Report #93689
[counterintuitive] AI-generated code is secure because the model has learned OWASP patterns and avoids common vulnerabilities
Apply the same security review to AI-generated code as human-written code, but shift review focus. AI reliably avoids injection flaws; prioritize human review on authorization logic, data flow across trust boundaries, cryptographic parameter choices, and any code where context determines security posture. AI puts auth checks in the right place but with the wrong condition.
Journey Context:
AI models have learned to avoid OWASP Top 10 patterns — they rarely produce raw SQL with string concatenation or render unescaped user input. This creates a false sense of security. The vulnerabilities AI introduces are different in kind: misconfigured auth middleware \(the pattern looks right but parameters are wrong\), insecure defaults in framework usage, and most critically, business logic vulnerabilities requiring understanding what should be authorized, not just where authorization checks go.
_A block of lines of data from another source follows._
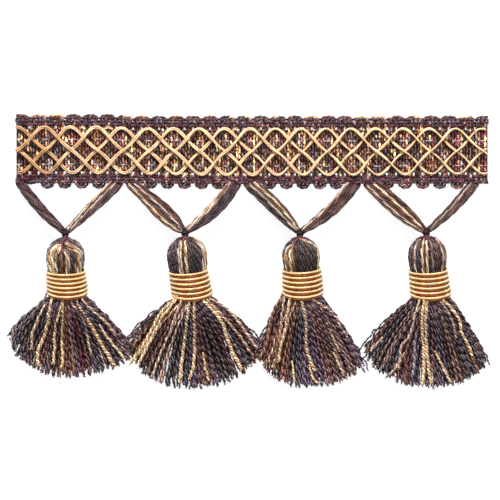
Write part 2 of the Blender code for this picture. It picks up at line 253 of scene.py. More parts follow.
def as_laid(points: Line) -> Line:
    """The heading's places as it lies: its edges sink a little, and its repeats drift along it.

    Args:
        points: Places on a heading that runs dead straight.

    Returns:
        The same places on the real one.
    """
    x, y = points[:, 0], points[:, 1]
    top = (0.4 + 0.57 * ease((x + 54 * MM) / (12 * MM))) * MM
    foot = (0.75 * ease((x + 60 * MM) / (60 * MM)) - 0.33 * ease((x - 40 * MM) / (25 * MM))) * MM
    foot = foot * (1 - 0.75 * ease((-y - 8.6 * MM) / (3 * MM)))
    share = np.clip(y / (16.8 * MM) + 0.5, 0, 1)
    at = np.array([-85, -76, -40, -10, 15, 36, 46, 56, 78, 85]) * MM
    along = np.array([0, 0.6, 0.6, 0.3, 0, -0.7, -1.1, -0.5, -0.3, 0]) * MM
    laid = points.copy()
    laid[:, 0] = x + np.interp(x, at, along)
    laid[:, 1] = y - top * share - foot * (1 - share)
    return laid


# Scene


def mesh_of(bm: bmesh.types.BMesh, name: str) -> Mesh:
    """What a bmesh holds as a new mesh. It frees the bmesh.

    Args:
        bm: The bmesh.
        name: The mesh's name.

    Returns:
        The mesh.
    """
    mesh = bpy.data.meshes.new(name)
    bm.to_mesh(mesh)
    bm.free()
    return mesh


def in_scene(name: str, data: bpy.types.ID) -> bpy.types.Object:
    """A new object in the scene.

    Args:
        name: Its name.
        data: What it shows.

    Returns:
        The object.
    """
    made = bpy.data.objects.new(name, data)
    bpy.context.scene.collection.objects.link(made)
    return made


# Yarn


@dataclass(frozen=True)
class Yarn:
    """How a yarn is made up."""

    width: float  # across the whole yarn
    lay: float = 3.0 * MM  # the length of one turn of its twist
    plies: int = 2  # how many strands are twisted together
    ply_share: float = 0.3  # a ply's radius, as a share of the yarn's width
    flat: float = 1.0  # the yarn's height, as a share of its width
    step: float = 0.5 * MM  # the distance between the rings of its skin

    def lines(self, points: Line, phase: Amount, up: Line | tuple = UP,
              scale: Amount = 1.0) -> list[Line]:
        """The centre lines of its plies round a line.

        Args:
            points: The yarn's own middle line.
            phase: Where in its turn the twist starts.
            up: The direction that the plies' turns are measured from.
            scale: The share of its full width at each point.

        Returns:
            One line for each ply.
        """
        side, rise = square_to(points, up)
        turn = travelled(points) / self.lay * TAU + phase
        reach = scale * self.width * (0.5 - self.ply_share)
        made = []
        for ply in range(self.plies):
            angle = turn + TAU * ply / self.plies
            across = side * (reach * np.cos(angle))[:, None]
            made.append(points + across + rise * (reach * np.sin(angle) * self.flat)[:, None])
        return made


@dataclass
class Strand:
    """One round strand, ready for its skin: its points, and its radius and colour at each."""

    points: Line
    radii: np.ndarray
    tints: np.ndarray


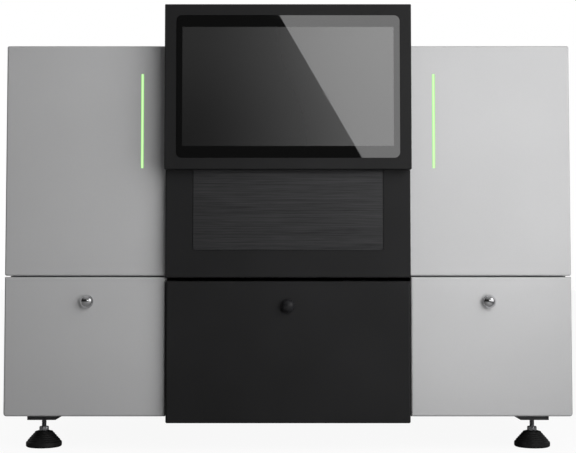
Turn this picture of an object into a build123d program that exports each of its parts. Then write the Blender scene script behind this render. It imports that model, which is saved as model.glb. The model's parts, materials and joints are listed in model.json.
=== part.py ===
from build123d import *
import os
from math import cos, pi, radians, sin

os.makedirs("parts", exist_ok=True)

# Benchtop sequencer, in millimetres. X runs to the viewer's right, Y to the back, Z up.
# The origin is on the bench, under the middle of the whole object.

# Overall size
overall_width = 940.0
overall_depth = 740.0
monitor_top = 734.5
body_top = 673.6          # top of the silver covers
body_bottom = 57.1        # underside of the silver body, carried by the feet
seam_height = 288.0       # middle of the joint between doors and upper covers
seam_gap = 2.0

# How far the black pieces stand in front of the silver, and the fan guards behind it
monitor_proud = 41.0
column_proud = 18.0
centre_door_proud = 15.0
guard_proud = 4.0

# Rear panel openings
vent_length = 46.0
vent_width = 5.0
vent_pitch_x = 60.0
vent_pitch_z = 13.0
vent_columns = 3
vent_rows = 6
vent_z = 415.0
io_width = 120.0
io_height = 44.0
io_rise = 60.0
io_inset = 0.5            # connector face behind the panel's outer face
inlet_hole_gap = 0.4
inlet_flange_lap = 4.0

# Sheet metal and gaps
sheet = 2.0
edge_r = 3.0
seat_gap = 0.3            # gap where one piece rests against another
running_gap = 0.05        # radial gap of a pin in its bore
slide_gap = 0.4           # gap of a slide in its track

half_width = overall_width / 2
front_y = -overall_depth / 2 + monitor_proud
rear_y = overall_depth / 2 - guard_proud

# Base pan and rear panel
pan_t = 3.0
pan_flange_h = 25.0
pan_corner_r = 6.0
panel_t = 3.0
panel_corner_r = 5.0
pan_half_width = half_width - sheet - seat_gap
pan_top = body_bottom + pan_t
panel_front_y = rear_y - panel_t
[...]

AI places the auth check in the correct location but with an incorrect condition. Humans reviewing AI code see the familiar pattern \('auth check present'\) and miss the semantic error \('auth check allows wrong role'\). The security posture appears improved because top-10 vulnerability counts drop, while actual exploitability may increase.
⚠ Workarounds are unverified - always check before running. Confirmations show what worked for others, not a safety guarantee.